Nous sommes début janvier et comme chaque année, je dois, avec mes parents et mes frères, allaient présenter mes vœux de bonne année et de bonne santé à Mme D. et à son mari, Emile. Mme D. s’appelle Marcelle. Mais on a toujours dit Mme D. Alors qu’on n’a jamais appelé Emile, M. D. Ils sont tous les deux agriculteurs à la retraite et vivent encore dans la ferme qu’ils ont exploitée pendant plus de 40 ans. Mme D. est gentille. Elle est beaucoup plus jeune que son mari qu’elle a épousé quand elle avait seulement 16 ans. Elle n’a pas eu d’enfants. On n’a jamais su pourquoi. Mais à la façon qu’elle a de nous regarder, mes frères et moi, d’ouvrir sa porte pour nous donner quelques bonbons quand on passe devant chez elle le soir en rentrant de l’école, de se tenir au courant de nos devoirs et de nos notes, on se doute qu’elle aurait bien aimé en avoir des enfants. Emile, c’est moins sûr. Il nous fait peur, avec sa canne qu’il traîne toujours derrière avec lui, avec sa claudication appuyée, avec ses vieux chandails, avec ses pantalons de grosse toile tenus par une paire de bretelles et avec sa manie qu’il a de bougonner sans cesse. Et même de crier parfois. Après des chats errants. Après des gamins du quartier qui cassent les carreaux de ses étables au lancer de cailloux. Après le facteur quand il arrive en retard… Emile, c’est pas un marrant mais il aime bien nous voir passer le soir avec nos cartables sur le dos. Il nous appelle « la dernière équipe » parce qu’il a bien compris que notre petit coin de terre à quelques encablures de la mer du Nord est en train de s’industrialiser bien vite et que les agriculteurs, comme mes parents, ne vont plus faire long feu ici. Emile en est persuadé : Mes frères et moi, on est les derniers enfants qu’ils voient passer devant chez lui sur la route qui mène à la ferme familiale. La deuxième de la rue des trois fermes si bien nommée. La première, elle, il y a déjà un bout de temps que ses propriétaires en ont été expropriés, à cause de la centrale nucléaire. Il a du flair Emile. Et il a surtout raison.

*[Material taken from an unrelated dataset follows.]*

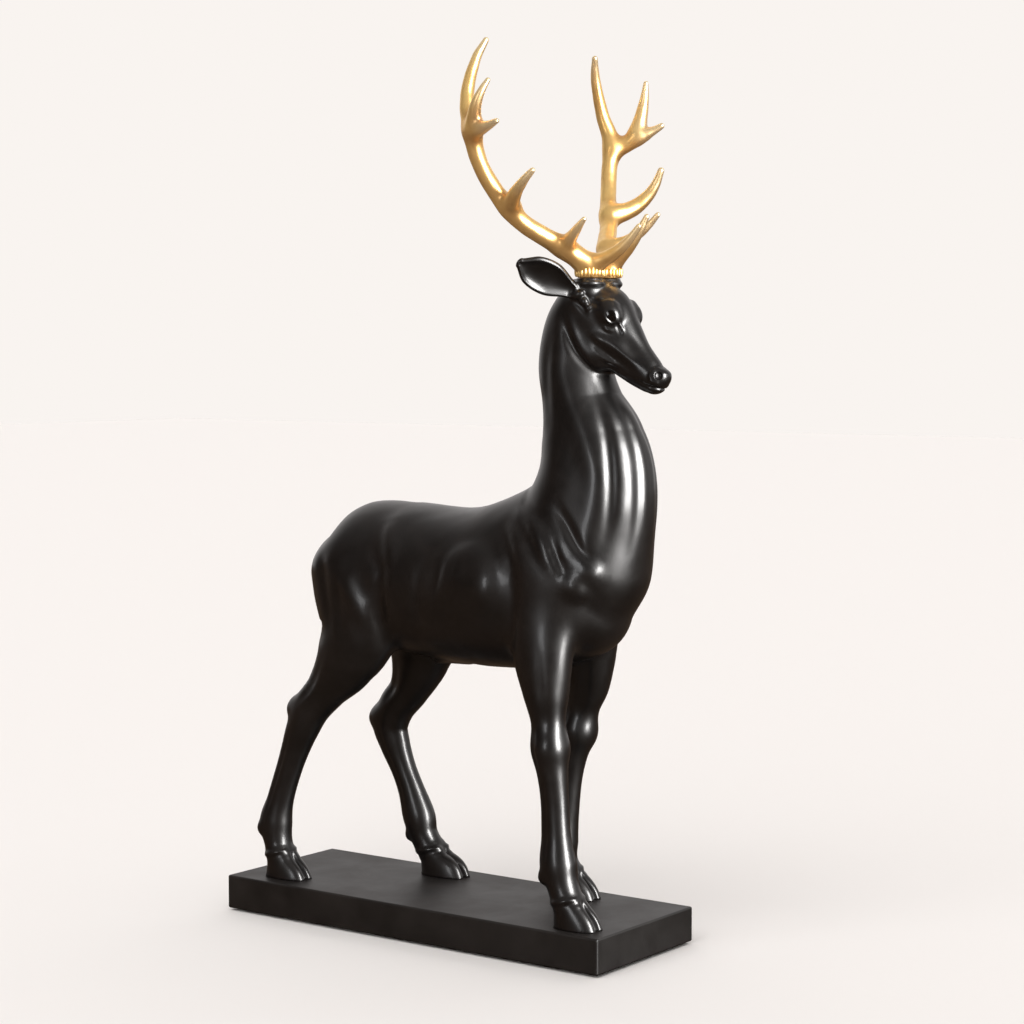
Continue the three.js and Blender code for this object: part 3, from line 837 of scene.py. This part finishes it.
# Surface of a cast, sanded and sprayed piece: mottle is the cloudy change in its sheen, height its texture
def castSurfaceGroup():
    group = bpy.data.node_groups.new("castSurface", "ShaderNodeTree")
    addSocket(group, "Vector", "INPUT", "NodeSocketVector")
    addSocket(group, "Cloud Size", "INPUT", "NodeSocketFloat", 30)
    addSocket(group, "Grain Size", "INPUT", "NodeSocketFloat", 900)
    addSocket(group, "Mottle", "OUTPUT", "NodeSocketFloat")
    addSocket(group, "Height", "OUTPUT", "NodeSocketFloat")
    given, end = group.nodes.new("NodeGroupInput").outputs, group.nodes.new("NodeGroupOutput")
    cloud = addNode(group, "ShaderNodeTexNoise", Vector=given["Vector"], Scale=given["Cloud Size"],
                    Detail=5.0, Roughness=0.6, Distortion=0.4)
    grain = addNode(group, "ShaderNodeTexNoise", Vector=given["Vector"], Scale=given["Grain Size"],
                    Detail=3.0, Roughness=0.55)
    spread = addNode(group, "ShaderNodeMapRange", Value=cloud.outputs["Fac"],
                     **{"From Min": 0.3, "From Max": 0.7})
    height = addNode(group, "ShaderNodeMath", {"operation": "MULTIPLY_ADD"}, i0=cloud.outputs["Fac"], i1=0.6,
                     i2=grain.outputs["Fac"])
    group.links.new(spread.outputs["Result"], end.inputs["Mottle"])
    group.links.new(height.outputs["Value"], end.inputs["Height"])
    return group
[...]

Dans les années 70-80, aller présenter ses vœux aux agriculteurs retraités de notre petite ville est un devoir pour les agriculteurs en activité. Oublier serait considéré, au mieux, comme un manque d’éducation certain, au pire, comme un affront. Alors, tous les ans, le même rituel revient : « Bonne année ! Bonne santé ! Surtout la santé, hein ! ». Deux bises, une poignée de main, un café sucré, des gaufres sèches maison parfumées au rhum, une table de cuisine avec sa toile cirée abîmée, un poêle à charbon qui ronfle dans la cheminée et des discussions qui s’éternisent. Pour mes frères et moi, c’est un vrai pensum. Au bout de 10 minutes, on n’en peut plus de cette sagesse obligée, assis sur nos chaises. On voudrait sauter sur nos pieds, courir, se taquiner, jouer. Le regard de maman nous en dissuade.
Quand vient le tour de Mme D. et d’Emile, on est contents, pourtant. Parce que pour ces vœux-là, on sait qu’à la fin, il y a toujours une récompense. Une récompense en forme de pièce de 10 francs que Mme D. va chercher dans le fond de son petit porte-monnaie noir à fermeture éclair et qu’elle donne à chacun de nous trois avec un bon sourire heureux. Presque religieusement. « Qu’est-ce qu’on dit ? ». Maman, qui a fait de la politesse l’une de ses priorités éducatives, nous rappelle à nos obligations. « Merci Mme D. », répondons-nous en chœur.
Des dizaines d’années après, je me souviens encore de cette grosse pièce de 10 francs que je faisais rouler au creux de ma main et que je contemplais avec un rare bonheur, des promesses plein la tête. A l’époque, nos parents ne nous donnaient pas d’argent de poche. Cette pièce valait donc toutes les richesses et me procurait un bizarre sentiment de puissance : Maman nous permettait en effet de la dépenser comme bon nous semblait. Généralement, nos 10 francs se transformaient en babioles diverses dès le lendemain de notre visite chez Mme D. et Emile. Ils donnaient lieu aussi à de longs palabres avec mes frères, bien avant de les recevoir. Qu’allions nous donc bien pouvoir faire avec nos 10 francs ? A ce petit jeu, nous y allions de surenchère en surenchère, dépensant chacun au moins 10 fois nos 10 francs.
Pour la première fois, je sais. Du haut de mes 11 ans, je sais ce que je vais acheter avec la pièce de 10 francs que Mme D., notre voisine de la rue des trois fermes, va me donner ce soir. Je vais demander à maman la permission d’aller jusqu’à la petite presse-librairie du centre-ville. Je vais y acheter un petit cahier à gros carreaux, un crayon de bois et une gomme. C’est le matériel dont j’ai besoin pour écrire mon premier roman.